## begin
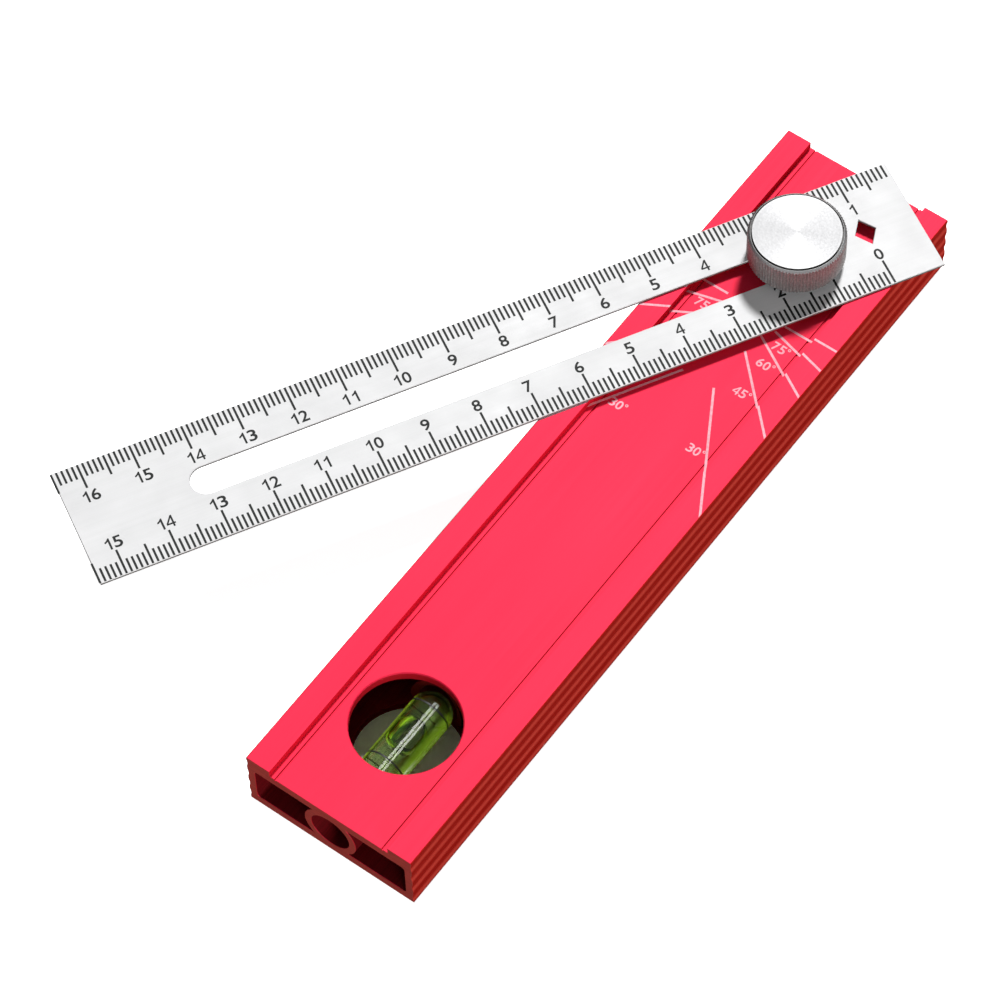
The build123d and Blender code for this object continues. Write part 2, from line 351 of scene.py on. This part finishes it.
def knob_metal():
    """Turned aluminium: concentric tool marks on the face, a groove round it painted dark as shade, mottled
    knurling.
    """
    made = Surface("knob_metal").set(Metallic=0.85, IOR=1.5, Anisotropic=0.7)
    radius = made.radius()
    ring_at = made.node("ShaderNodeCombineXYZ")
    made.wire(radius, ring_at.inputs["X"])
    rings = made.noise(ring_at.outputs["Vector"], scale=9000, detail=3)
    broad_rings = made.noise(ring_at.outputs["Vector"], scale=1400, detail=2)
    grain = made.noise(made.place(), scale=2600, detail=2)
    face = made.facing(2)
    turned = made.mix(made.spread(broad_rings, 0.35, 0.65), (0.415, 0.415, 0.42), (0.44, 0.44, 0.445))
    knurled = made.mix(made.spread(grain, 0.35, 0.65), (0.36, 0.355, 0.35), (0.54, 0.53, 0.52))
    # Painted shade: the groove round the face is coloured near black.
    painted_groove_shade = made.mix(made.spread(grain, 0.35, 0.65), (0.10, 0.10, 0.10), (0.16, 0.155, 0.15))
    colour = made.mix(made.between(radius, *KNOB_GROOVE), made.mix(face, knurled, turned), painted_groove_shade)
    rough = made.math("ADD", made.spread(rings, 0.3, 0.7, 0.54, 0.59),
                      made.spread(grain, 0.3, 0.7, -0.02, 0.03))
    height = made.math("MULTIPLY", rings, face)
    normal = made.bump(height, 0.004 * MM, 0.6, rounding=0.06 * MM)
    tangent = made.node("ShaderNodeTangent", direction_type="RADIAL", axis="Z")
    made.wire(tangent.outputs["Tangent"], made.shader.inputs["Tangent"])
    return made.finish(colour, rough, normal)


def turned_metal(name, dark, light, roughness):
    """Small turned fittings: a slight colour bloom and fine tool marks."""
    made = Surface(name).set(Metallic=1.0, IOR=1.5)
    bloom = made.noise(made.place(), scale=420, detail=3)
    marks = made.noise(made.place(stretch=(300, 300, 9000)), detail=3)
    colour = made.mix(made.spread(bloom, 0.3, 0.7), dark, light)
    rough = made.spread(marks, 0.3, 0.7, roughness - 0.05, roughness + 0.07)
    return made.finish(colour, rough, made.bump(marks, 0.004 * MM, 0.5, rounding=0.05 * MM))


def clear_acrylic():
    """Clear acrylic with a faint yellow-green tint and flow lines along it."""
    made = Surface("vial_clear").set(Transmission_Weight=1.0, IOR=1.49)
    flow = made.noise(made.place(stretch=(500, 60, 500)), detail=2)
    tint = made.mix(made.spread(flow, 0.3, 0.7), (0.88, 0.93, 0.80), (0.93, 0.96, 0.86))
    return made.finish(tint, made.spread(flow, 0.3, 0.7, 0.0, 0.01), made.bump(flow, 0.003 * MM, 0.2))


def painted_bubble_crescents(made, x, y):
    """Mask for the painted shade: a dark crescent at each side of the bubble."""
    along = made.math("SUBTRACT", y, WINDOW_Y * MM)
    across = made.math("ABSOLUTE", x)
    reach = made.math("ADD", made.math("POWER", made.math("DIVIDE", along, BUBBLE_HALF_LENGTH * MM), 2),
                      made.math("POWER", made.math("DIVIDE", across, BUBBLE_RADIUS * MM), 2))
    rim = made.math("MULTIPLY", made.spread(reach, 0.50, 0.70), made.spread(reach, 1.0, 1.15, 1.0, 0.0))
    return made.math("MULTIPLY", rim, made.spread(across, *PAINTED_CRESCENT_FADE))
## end
## begin
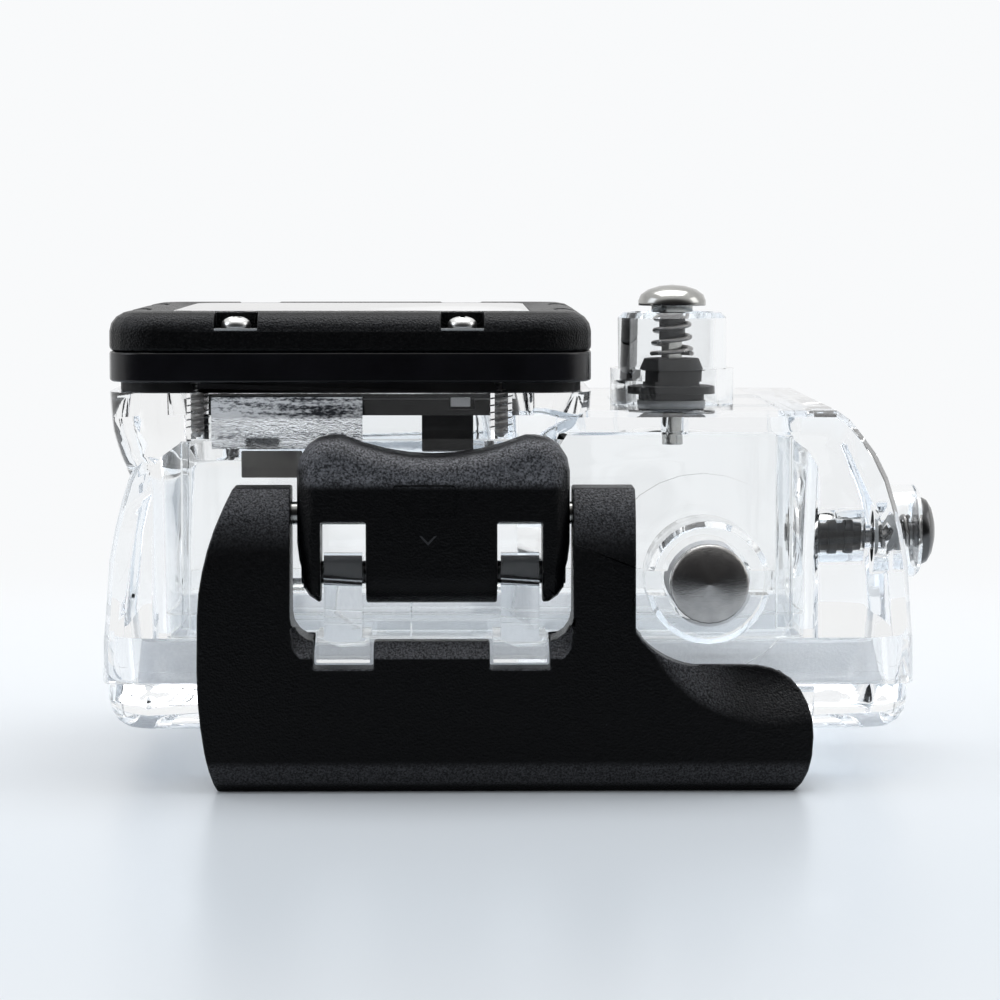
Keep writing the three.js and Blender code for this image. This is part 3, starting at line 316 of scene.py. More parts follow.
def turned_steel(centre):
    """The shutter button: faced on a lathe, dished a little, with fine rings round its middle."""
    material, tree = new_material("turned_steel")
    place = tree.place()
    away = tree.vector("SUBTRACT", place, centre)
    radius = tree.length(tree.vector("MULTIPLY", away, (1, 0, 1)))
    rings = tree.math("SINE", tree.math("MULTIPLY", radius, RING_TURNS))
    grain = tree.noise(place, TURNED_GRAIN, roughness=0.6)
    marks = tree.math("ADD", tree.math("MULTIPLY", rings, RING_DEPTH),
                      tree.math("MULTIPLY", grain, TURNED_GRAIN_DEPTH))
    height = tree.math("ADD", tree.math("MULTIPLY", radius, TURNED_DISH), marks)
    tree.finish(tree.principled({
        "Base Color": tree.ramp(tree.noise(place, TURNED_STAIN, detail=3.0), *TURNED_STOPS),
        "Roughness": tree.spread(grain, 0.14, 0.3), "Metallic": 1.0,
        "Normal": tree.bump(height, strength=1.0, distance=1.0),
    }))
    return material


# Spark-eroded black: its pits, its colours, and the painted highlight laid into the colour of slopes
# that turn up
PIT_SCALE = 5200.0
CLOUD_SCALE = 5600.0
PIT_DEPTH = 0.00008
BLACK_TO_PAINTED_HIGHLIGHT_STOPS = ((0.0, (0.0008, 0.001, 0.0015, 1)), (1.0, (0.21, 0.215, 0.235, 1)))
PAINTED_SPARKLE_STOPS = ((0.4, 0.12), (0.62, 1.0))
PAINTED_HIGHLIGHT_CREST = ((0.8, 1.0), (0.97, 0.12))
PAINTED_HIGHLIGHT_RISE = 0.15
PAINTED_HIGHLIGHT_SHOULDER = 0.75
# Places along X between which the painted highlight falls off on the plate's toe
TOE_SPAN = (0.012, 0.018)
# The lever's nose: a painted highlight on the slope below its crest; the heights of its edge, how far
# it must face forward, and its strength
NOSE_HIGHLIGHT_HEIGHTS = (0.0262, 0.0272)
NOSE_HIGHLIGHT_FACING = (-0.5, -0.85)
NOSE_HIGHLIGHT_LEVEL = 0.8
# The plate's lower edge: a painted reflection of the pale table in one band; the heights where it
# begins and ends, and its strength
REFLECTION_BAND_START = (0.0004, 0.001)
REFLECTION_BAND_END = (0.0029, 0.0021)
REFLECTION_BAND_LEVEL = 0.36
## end
__Problem to solve__: Where a line above holds the string "scene", show that line.

__The solution__:
The build123d and Blender code for this object continues. Write part 2, from line 351 of scene.py on. This part finishes it.
Keep writing the three.js and Blender code for this image. This is part 3, starting at line 316 of scene.py. More parts follow.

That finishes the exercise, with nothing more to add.